BUSINESS

U.S. Debt Impasse 'Dangerous' For Global Economy

10/13/2013 06:15 EDT | Updated 01/23/2014 06:58 EST
The World Bank is warning of serious consequences for the global economy if politicians in the U.S. fail to increase their government's borrowing limit.

The bank's president, Jim Yong Kim, says there is a danger of rising interest rates and slower growth.

Speaking Saturday at the end of the annual meeting of the World Bank and the International Monetary Fund in Washington, the bank's president, Jim Yong Kim, said there is a danger of rising interest rates and slower growth.

Kim warned the repercussions for developed and developing economies would be "disastrous."

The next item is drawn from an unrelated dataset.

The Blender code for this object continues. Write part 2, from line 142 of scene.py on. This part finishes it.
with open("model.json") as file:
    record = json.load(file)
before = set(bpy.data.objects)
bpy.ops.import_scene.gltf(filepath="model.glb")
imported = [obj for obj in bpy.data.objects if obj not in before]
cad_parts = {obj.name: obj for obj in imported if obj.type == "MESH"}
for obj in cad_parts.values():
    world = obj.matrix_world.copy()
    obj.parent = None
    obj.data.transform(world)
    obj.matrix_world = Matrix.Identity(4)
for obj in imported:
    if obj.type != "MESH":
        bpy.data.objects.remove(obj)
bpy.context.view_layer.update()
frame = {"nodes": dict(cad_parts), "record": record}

"We are now five days away from a very dangerous moment," he said. "I urge U.S. policymakers to quickly come to a resolution before they reach the debt ceiling deadline [on Thursday].

"The closer we get to the deadline, the greater the impact will be for the developing world. Inaction could result in interest rates rising, confidence falling, and growth slowing.

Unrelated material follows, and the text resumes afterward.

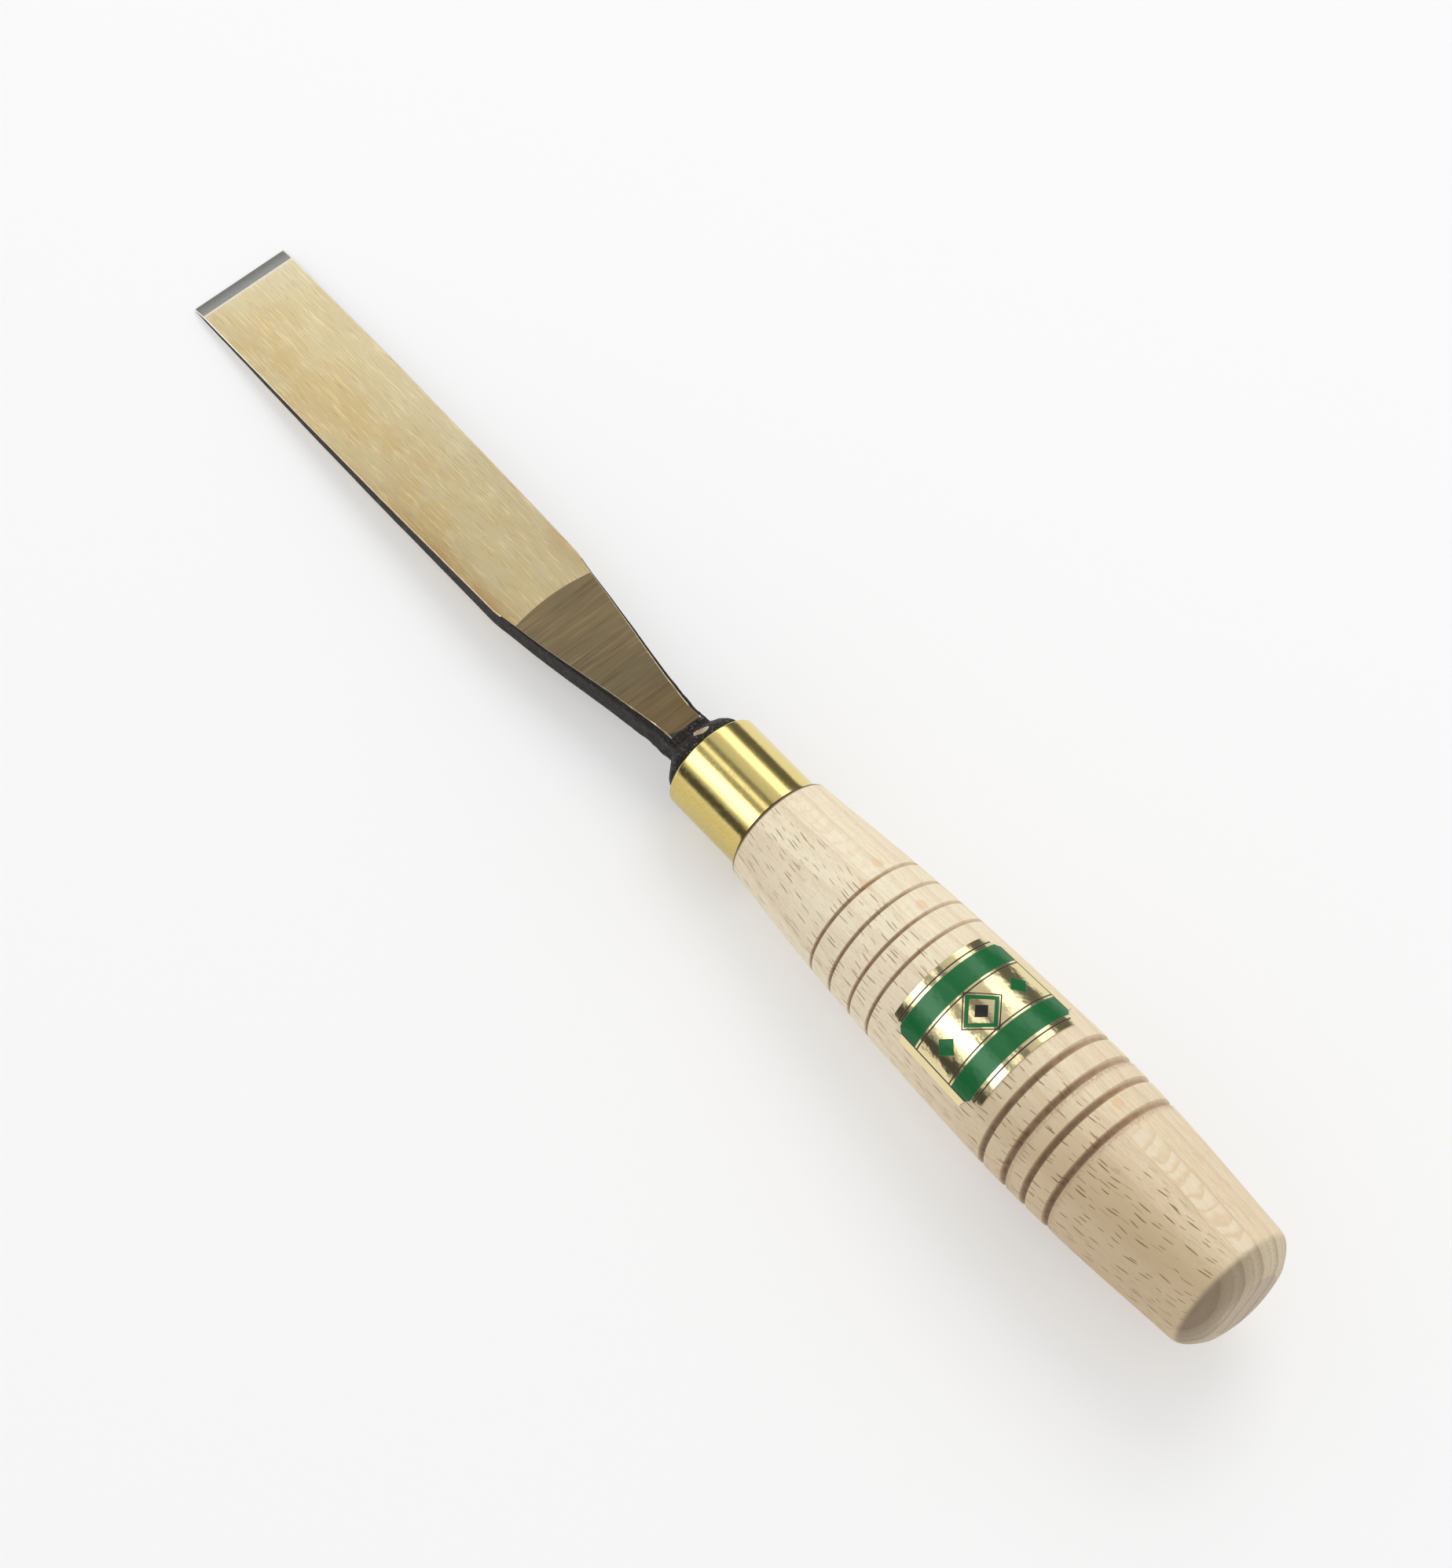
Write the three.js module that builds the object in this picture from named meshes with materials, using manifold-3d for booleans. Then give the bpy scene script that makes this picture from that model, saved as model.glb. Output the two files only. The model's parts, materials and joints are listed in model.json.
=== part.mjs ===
// A carver's bench chisel: forged blade with bolster and tang, brass ferrule, turned beech handle
// with burnt grooves, and a foil label.  Millimetres, +Z up.
//
// Every piece is drawn along the tool's own axis: X runs from the cutting edge to the butt, with
// X = 0 at the front rim of the ferrule, Y is the blade's width and Z its thickness.  The whole tool
// is then tilted until it lies on a flat surface, on the blade's lower heel and the handle's belly.

import * as THREE from 'three';
import { mergeVertices } from 'three/addons/utils/BufferGeometryUtils.js';
import Module from 'manifold-3d';

const wasm = await Module();
wasm.setup();

// ---------------------------------------------------------------- driving dimensions

const BLADE = {
  edgeX: -133.3,           // the cutting edge
  edgeWidth: 20.3,
  bevelLength: 3,          // along the tool, the same on both faces
  heelThickness: 1.2,      // where the bevels end
  shoulderX: -47,          // where the blade starts to narrow
  shoulderThickness: 4.3,
  cornerRound: 0.2,
};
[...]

"If this comes to pass, it could be a disastrous event for the developing world, and that in turn will greatly hurt the developed economies as well. I urge U.S. policymakers to avert this potential crisis," Kim said at the end of three days of talks involving the World Bank and its sister lending agency, the 188-nation International Monetary Fund.

The weekend meeting of global financial leaders ended with some hope over signs that the U.S. and European economies are pulling out of long economic slumps.

However, that optimism was overshadowed by the U.S. political standoff, which has blocked approval of legislation to increase Washington's borrowing limit before a fast-approaching deadline this week.

U.S. Treasury Secretary Jacob Lew warns he'll exhaust his borrowing authority on Thursday and the government will face the prospect of defaulting on its debt unless Congress increases the $16.7 trillion borrowing limit.